AGT northern marketing manager for seed products, Douglas Lush, said the early maturity of Sunprime meant it was well suited to short season environments or where sowing was delayed.

It would also perform well where there was increased risk of heat stress and where below average spring rainfall might limit the yield potential of slower maturing varieties.

“In good conditions it will grow to a reasonable height. It is not a tall variety like Suntop or Gregory types can be, so it is quite manageable in the paddock in terms of stubble and stubble retention,” he said.

“Given a late May/early June planting, it will ideally fit in so growers can time the flowering process correctly. If we get the flowering right we don’t get a yield deficit due to heat stress at the end of the season.

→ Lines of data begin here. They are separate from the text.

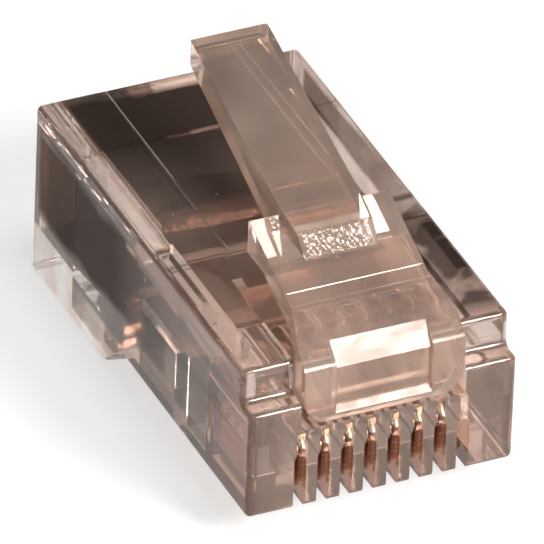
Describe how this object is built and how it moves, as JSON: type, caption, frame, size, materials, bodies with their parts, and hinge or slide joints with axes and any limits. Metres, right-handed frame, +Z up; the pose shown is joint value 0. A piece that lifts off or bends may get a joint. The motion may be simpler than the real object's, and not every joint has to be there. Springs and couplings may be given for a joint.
{
  "type": "rj45 modular plug",
  "caption": "Clear modular plug with a sprung latch, gold blade contacts in a slotted nose and press-up clamps that hold the cable jacket and its wires.",
  "frame": {"origin": "middle of the bottom of the plug's bounding box, on the foot's underside", "axes": "+Y from the nose towards the cable end, +Z up towards the latch, +X to the right seen from the nose looking back"},
  "size_m": [0.0116, 0.0214, 0.0137],
  "materials": {
    "clear_plastic": "moulded transparent polycarbonate with a warm smoky tint, polished",
    "clear_plastic_latch": "the same transparent polycarbonate, latch portion",
    "clear_plastic_clamps": "the same transparent polycarbonate, strain relief portions",
    "gold_contacts": "gold plated copper alloy blade"
  },
  "bodies": {
    "plug_body": {"housing": "clear_plastic"},
    "latch": {"latch_lever": "clear_plastic_latch"},
    "jacket_relief": {"jacket_clamp": "clear_plastic_clamps"},
    "conductor_relief": {"conductor_clamp": "clear_plastic_clamps"},
    "blade_1": {"contact_1": "gold_contacts"},
    "blade_2": {"contact_2": "gold_contacts"},
    "blade_3": {"contact_3": "gold_contacts"},
    "blade_4": {"contact_4": "gold_contacts"},
    "blade_5": {"contact_5": "gold_contacts"},
    "blade_6": {"contact_6": "gold_contacts"},
    "blade_7": {"contact_7": "gold_contacts"},
    "blade_8": {"contact_8": "gold_contacts"}
  },
  "joints": [
    {"name": "latch_hinge", "type": "hinge", "parent": "plug_body", "child": "latch", "pos_m": [0, -0.01013, 0.0059], "axis": [1, 0, 0], "range_deg": [-12, 0], "stiffness_Nm_per_rad": 0.12},
    {"name": "jacket_clamp_hinge", "type": "hinge", "parent": "plug_body", "child": "jacket_relief", "pos_m": [0, 0.00462, 0.002], "axis": [-1, 0, 0], "range_deg": [0, 14]},
    {"name": "conductor_clamp_hinge", "type": "hinge", "parent": "plug_body", "child": "conductor_relief", "pos_m": [0, -0.00423, 0.00452], "axis": [-1, 0, 0], "range_deg": [0, 10]},
    {"name": "contact_1_crimp", "type": "slide", "parent": "plug_body", "child": "blade_1", "axis": [0, 0, 1], "range_m": [0, 0.0006]},
    {"name": "contact_2_crimp", "type": "slide", "parent": "plug_body", "child": "blade_2", "axis": [0, 0, 1], "range_m": [0, 0.0006]},
    {"name": "contact_3_crimp", "type": "slide", "parent": "plug_body", "child": "blade_3", "axis": [0, 0, 1], "range_m": [0, 0.0006]},
    {"name": "contact_4_crimp", "type": "slide", "parent": "plug_body", "child": "blade_4", "axis": [0, 0, 1], "range_m": [0, 0.0006]},
    {"name": "contact_5_crimp", "type": "slide", "parent": "plug_body", "child": "blade_5", "axis": [0, 0, 1], "range_m": [0, 0.0006]},
    {"name": "contact_6_crimp", "type": "slide", "parent": "plug_body", "child": "blade_6", "axis": [0, 0, 1], "range_m": [0, 0.0006]},
    {"name": "contact_7_crimp", "type": "slide", "parent": "plug_body", "child": "blade_7", "axis": [0, 0, 1], "range_m": [0, 0.0006]},
    {"name": "contact_8_crimp", "type": "slide", "parent": "plug_body", "child": "blade_8", "axis": [0, 0, 1], "range_m": [0, 0.0006]}
  ]
}
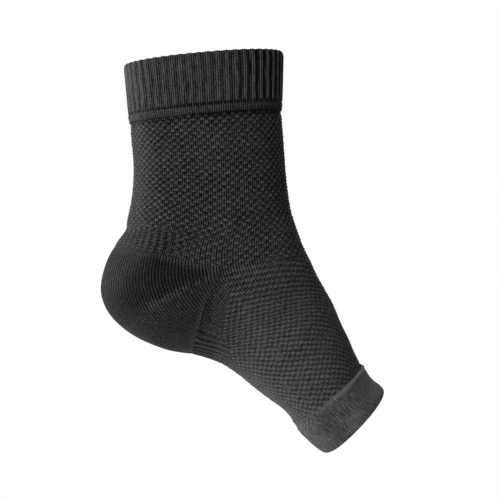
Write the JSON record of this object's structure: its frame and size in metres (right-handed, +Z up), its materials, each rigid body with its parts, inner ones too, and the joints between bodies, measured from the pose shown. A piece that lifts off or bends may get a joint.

We are trying to maximise the yield by flowering at the right time.”

Mr Lush said Sunprime, which was bred by AGT wheat breeder Dr Meiqin Lu, had been shown to perform well in tough conditions.

“From all the AGT data we have collected it is gaining credibility as a tough environment yield performer,” he said.

“It performs across the whole range of environments. We have tested it in AGT trials through NSW and Queensland and into the other states.

“NVT (National Variety Trials) data is backing that up. We are getting good yield responses in the NVT. Unfortunately, this season data from NVT and any wheat breeding trials in the north will be very thin. It has been a tough year for everyone concerned.”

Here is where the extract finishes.